The current setup is to run code in three steps per patient.
1. Generate coverage distribution files, which are used in Step #3 to generate read coverage plots for each library.
The script used for this step is:
get_coverage.sh
Example of usage with the required arguments (note: can require alot of memory, so if fails, rerun with more memory):
patient=Patient300
qsub -l vmem=300gb -v patient=$patient,bedpath=/home/shilz/database/exomeKitBeds/SeqCap_EZ_Exome_v3_capture.bed /home/shilz/tools/exomeQualityPlots/get_coverage.sh
If successful, should output a file for each library (including normal) of non-zero size with the extension .hist.
2. Collect quality information for each position where a mutation was called, which are used in Step #3 to generate quality plots. This step can be performed in parallel with Step 1.

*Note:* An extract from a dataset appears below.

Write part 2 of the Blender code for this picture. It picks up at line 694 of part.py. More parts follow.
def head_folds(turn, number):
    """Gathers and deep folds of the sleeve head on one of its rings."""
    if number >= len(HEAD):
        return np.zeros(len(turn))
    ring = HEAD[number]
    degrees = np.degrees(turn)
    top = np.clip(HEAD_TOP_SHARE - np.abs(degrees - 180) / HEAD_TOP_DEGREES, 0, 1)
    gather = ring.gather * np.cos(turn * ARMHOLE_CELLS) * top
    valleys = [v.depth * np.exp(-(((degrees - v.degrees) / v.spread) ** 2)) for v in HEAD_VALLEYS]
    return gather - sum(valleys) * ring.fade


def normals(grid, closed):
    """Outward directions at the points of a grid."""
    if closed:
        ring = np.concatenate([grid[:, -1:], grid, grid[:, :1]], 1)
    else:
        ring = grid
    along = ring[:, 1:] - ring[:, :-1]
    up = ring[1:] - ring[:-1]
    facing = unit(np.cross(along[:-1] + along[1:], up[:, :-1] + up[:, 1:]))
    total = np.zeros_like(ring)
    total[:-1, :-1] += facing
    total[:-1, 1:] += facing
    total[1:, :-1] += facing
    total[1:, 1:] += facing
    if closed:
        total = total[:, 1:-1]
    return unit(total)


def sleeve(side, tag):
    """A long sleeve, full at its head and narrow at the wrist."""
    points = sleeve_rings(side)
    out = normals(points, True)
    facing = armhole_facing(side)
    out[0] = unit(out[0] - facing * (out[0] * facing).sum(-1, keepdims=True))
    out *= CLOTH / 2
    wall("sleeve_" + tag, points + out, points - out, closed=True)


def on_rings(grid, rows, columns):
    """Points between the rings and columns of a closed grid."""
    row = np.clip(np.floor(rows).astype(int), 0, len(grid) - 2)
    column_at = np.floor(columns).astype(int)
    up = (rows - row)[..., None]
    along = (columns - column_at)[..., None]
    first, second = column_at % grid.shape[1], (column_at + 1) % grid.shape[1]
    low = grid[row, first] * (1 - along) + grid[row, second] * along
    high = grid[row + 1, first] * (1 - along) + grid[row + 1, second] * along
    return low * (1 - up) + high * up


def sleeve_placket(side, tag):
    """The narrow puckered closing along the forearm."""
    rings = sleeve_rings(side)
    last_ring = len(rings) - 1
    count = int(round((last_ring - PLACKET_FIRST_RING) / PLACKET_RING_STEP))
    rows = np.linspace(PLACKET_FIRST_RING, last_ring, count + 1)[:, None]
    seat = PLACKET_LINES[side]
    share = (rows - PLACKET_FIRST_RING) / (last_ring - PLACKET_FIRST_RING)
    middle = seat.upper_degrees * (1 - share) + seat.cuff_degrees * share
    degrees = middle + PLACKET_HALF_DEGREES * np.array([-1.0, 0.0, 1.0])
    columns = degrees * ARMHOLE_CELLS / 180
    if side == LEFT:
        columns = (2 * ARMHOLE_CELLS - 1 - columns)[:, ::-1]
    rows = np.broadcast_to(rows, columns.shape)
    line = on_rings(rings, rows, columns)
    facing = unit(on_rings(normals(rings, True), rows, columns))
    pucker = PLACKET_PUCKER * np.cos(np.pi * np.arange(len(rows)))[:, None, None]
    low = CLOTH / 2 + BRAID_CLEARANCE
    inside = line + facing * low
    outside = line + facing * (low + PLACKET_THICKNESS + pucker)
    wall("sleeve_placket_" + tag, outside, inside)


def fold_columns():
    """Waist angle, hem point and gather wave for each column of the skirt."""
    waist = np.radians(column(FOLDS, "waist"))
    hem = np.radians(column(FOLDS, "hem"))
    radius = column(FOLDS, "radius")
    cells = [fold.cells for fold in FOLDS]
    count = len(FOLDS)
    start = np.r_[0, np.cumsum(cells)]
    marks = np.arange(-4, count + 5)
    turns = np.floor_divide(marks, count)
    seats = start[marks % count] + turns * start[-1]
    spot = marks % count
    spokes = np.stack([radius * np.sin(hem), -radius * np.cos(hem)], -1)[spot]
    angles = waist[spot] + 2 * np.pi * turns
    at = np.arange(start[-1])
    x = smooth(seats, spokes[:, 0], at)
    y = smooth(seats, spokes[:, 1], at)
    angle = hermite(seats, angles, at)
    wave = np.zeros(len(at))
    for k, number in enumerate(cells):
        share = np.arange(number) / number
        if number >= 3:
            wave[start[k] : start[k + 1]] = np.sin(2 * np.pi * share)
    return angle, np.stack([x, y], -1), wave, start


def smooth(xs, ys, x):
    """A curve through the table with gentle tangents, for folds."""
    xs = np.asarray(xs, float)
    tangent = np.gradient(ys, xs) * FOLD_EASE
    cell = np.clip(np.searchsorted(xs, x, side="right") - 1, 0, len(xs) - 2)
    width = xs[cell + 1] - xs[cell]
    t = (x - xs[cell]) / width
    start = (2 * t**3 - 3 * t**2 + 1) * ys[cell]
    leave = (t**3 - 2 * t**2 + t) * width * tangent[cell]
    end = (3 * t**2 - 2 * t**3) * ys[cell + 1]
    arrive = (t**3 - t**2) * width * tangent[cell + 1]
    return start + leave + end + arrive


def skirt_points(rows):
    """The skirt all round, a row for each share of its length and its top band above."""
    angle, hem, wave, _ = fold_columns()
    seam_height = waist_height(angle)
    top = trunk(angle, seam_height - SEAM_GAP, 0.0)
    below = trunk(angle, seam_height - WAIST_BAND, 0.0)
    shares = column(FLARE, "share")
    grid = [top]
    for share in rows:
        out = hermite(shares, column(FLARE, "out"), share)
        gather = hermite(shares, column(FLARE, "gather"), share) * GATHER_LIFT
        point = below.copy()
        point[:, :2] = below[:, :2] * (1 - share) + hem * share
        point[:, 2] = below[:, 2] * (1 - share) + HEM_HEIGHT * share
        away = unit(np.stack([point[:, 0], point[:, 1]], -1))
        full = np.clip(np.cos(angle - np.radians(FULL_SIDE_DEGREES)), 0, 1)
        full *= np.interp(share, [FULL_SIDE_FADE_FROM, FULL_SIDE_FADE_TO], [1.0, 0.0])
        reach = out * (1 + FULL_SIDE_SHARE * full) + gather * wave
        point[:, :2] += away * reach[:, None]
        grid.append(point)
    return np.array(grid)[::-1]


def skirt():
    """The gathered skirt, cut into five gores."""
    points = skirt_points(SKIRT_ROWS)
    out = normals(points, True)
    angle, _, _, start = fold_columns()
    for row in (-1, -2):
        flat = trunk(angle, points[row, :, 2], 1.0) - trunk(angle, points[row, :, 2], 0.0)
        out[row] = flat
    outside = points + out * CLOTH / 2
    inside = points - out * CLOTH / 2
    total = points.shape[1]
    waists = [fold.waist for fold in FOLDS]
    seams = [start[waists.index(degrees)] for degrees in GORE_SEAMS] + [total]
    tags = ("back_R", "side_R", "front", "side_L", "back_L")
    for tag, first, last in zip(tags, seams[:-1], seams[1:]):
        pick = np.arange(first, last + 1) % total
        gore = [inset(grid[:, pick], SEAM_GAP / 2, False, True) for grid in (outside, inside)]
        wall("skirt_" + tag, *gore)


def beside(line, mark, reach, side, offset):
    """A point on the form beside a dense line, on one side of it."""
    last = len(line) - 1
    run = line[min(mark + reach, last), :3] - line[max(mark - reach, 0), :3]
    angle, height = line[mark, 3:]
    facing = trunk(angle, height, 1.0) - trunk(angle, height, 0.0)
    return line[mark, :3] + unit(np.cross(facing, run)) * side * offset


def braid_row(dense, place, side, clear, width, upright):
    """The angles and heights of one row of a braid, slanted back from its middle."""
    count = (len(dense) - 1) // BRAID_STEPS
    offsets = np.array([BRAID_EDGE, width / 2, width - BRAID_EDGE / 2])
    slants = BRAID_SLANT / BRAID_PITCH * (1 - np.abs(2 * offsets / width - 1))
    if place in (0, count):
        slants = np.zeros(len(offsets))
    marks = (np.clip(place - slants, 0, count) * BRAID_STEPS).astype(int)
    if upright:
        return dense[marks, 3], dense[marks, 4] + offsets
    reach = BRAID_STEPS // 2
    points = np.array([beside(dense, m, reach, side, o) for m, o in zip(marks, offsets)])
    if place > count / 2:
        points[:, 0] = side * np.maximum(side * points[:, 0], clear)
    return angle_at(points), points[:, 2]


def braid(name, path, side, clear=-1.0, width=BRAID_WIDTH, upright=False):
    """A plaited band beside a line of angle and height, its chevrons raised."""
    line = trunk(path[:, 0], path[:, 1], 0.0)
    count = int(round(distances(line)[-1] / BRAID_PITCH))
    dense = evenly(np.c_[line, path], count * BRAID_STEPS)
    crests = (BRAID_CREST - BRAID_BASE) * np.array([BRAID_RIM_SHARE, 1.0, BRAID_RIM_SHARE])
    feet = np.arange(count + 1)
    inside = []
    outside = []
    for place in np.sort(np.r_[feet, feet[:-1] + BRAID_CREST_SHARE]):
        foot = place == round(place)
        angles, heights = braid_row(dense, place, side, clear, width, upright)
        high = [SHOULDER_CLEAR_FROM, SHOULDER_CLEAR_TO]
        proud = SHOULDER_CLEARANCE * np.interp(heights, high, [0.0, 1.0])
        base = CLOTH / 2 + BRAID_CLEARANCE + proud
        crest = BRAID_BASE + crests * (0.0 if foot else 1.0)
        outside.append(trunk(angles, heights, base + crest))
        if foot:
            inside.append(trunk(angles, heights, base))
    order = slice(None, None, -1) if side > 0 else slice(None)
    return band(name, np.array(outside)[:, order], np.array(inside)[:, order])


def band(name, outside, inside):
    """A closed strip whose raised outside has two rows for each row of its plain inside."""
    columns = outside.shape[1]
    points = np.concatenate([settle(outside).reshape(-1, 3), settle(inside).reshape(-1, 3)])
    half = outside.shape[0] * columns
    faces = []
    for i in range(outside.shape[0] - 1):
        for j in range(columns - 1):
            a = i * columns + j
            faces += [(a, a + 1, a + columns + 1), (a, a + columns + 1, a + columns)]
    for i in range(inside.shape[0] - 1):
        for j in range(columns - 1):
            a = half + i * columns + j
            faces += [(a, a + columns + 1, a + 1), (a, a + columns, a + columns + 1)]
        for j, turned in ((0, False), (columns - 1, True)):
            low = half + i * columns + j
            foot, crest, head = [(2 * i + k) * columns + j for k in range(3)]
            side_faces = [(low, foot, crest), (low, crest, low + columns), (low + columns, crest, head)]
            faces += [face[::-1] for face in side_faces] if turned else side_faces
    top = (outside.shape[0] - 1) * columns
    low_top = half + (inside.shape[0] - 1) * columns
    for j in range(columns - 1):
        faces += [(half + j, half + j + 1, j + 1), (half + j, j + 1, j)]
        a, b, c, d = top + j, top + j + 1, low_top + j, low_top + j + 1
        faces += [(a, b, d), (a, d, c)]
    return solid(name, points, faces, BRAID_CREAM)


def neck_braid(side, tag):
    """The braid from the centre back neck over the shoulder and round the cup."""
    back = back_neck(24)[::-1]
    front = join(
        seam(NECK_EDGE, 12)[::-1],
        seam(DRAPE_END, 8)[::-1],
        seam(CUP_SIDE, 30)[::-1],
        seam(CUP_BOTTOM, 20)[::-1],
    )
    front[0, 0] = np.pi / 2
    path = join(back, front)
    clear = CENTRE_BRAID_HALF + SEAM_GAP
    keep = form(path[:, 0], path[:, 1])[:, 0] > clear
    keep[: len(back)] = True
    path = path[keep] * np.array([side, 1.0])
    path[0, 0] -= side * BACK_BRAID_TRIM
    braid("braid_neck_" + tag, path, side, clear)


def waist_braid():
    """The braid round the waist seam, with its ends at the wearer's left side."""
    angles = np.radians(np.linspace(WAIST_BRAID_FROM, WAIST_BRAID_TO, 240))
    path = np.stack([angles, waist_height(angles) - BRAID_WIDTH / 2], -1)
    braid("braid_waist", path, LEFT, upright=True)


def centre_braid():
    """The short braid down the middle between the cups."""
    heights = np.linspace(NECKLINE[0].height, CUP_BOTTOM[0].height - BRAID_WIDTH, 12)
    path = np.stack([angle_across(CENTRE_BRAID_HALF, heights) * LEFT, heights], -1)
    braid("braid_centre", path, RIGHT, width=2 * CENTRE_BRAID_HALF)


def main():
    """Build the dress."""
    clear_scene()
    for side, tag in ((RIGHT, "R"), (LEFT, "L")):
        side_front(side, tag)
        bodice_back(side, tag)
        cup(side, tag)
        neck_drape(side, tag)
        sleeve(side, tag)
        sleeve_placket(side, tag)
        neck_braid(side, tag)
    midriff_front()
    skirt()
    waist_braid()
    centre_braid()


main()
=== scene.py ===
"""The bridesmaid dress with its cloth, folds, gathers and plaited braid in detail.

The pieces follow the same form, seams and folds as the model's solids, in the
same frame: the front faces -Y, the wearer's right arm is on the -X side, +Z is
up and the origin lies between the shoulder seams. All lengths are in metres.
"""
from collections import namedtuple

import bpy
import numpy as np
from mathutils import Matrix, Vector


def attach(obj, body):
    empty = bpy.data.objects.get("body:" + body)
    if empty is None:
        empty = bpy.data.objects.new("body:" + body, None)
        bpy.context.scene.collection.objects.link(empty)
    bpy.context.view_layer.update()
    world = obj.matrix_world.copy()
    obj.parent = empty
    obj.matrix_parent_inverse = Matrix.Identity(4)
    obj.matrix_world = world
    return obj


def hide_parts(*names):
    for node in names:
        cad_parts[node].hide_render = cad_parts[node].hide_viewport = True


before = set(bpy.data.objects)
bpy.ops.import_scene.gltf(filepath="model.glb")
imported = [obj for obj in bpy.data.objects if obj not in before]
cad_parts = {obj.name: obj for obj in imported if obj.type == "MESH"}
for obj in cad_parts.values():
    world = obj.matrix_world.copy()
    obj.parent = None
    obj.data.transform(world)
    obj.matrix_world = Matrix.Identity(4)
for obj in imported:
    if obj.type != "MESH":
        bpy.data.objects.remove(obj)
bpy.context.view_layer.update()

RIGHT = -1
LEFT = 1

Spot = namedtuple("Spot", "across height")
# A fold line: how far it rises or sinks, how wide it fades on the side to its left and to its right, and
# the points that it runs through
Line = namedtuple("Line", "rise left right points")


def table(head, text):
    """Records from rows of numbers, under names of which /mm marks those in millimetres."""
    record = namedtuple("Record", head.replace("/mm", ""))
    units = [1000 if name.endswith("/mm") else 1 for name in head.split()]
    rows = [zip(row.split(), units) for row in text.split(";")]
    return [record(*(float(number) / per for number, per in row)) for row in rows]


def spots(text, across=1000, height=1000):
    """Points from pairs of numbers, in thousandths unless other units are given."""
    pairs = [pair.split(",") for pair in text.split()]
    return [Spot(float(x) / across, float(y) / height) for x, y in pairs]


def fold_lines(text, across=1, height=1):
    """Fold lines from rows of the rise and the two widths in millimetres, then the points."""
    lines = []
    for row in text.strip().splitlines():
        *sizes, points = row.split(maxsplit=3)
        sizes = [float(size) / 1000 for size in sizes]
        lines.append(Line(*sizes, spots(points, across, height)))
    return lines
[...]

The script used for this step is:
annotate_mutations_from_bam_vSH.sh
Example of usage with the required arguments:
patient=Patient300
qsub -l vmem=96gb -v mutationfile=/costellolab/jocostello/LG3/MutInDel/$patient.snvs.indels.filtered.overlaps.txt,conversionfile=/costellolab/mazort/LG3/exome/patient_ID_conversions.txt,patient=$patient,project=LG3,bampath=/costellolab/jocostello/LG3/exomes_recal/,scriptpath=/home/shilz/tools/exomeQualityPlots/ /home/shilz/tools/exomeQualityPlots/annotate_mutations_from_bam_vSH.sh
If successful, should output a file called ${patient}.qualityinfo.tmp
The script used for this step is:
exome_quality.sh
Example of usage with the required arguments:
patient=Patient300
qsub -l vmem=96gb -v scriptpath=/home/shilz/tools/exomeQualityPlots/,reffasta=/home/jocostello/shared/LG3_Pipeline/resources/UCSC_HG19_Feb_2009/hg19.fa,patient=$patient,mutationfile=/costellolab/jocostello/LG3/MutInDel/$patient.snvs.indels.filtered.overlaps.txt,conversionfile=/costellolab/mazort/LG3/exome/patient_ID_conversions.txt,bampath=/costellolab/jocostello/LG3/exomes_recal/ ~/tools/exomeQualityPlots/exome_quality.sh
If successful, should output the following:
- ${patient}.qualityinfo.txt
- ${patient}.qualitystats.txt
- a directory called ${pateint}_qualplots/, with the following subdirectories containing the following files:
- variantQuality/
- .pdfs for each mutation called by MuTect for all patients with less than <300 mutations called
- variantSpectra/ (will not output all of these if >300 mutations called for the patient)
- allReads_counts.pdf
- allReads_proportion.pdf
- allVariantsPresent_counts.pdf
- allVariantsPresent_proportion.pdf
- allVariantsPresent_trinucleotide_counts.pdf
- allVariantsPresent_trinucleotide_proportion.pdf
- calledVariants_counts.pdf
- calledVariants_proportion.pdf
- typefrequency.pdf
- libraryQuality/
- coverage.pdf
- overall_basequality.pdf
- overall_mappingquality.pdf
- ref_v_alt_basequality.pdf
- rev_v_alt_mappingquality.pdf
- VAFPatterns/
- calldistribution.pdf
- commondrivers.pdf
- pca.pdf
- TERTp.pdf
- variantQuality/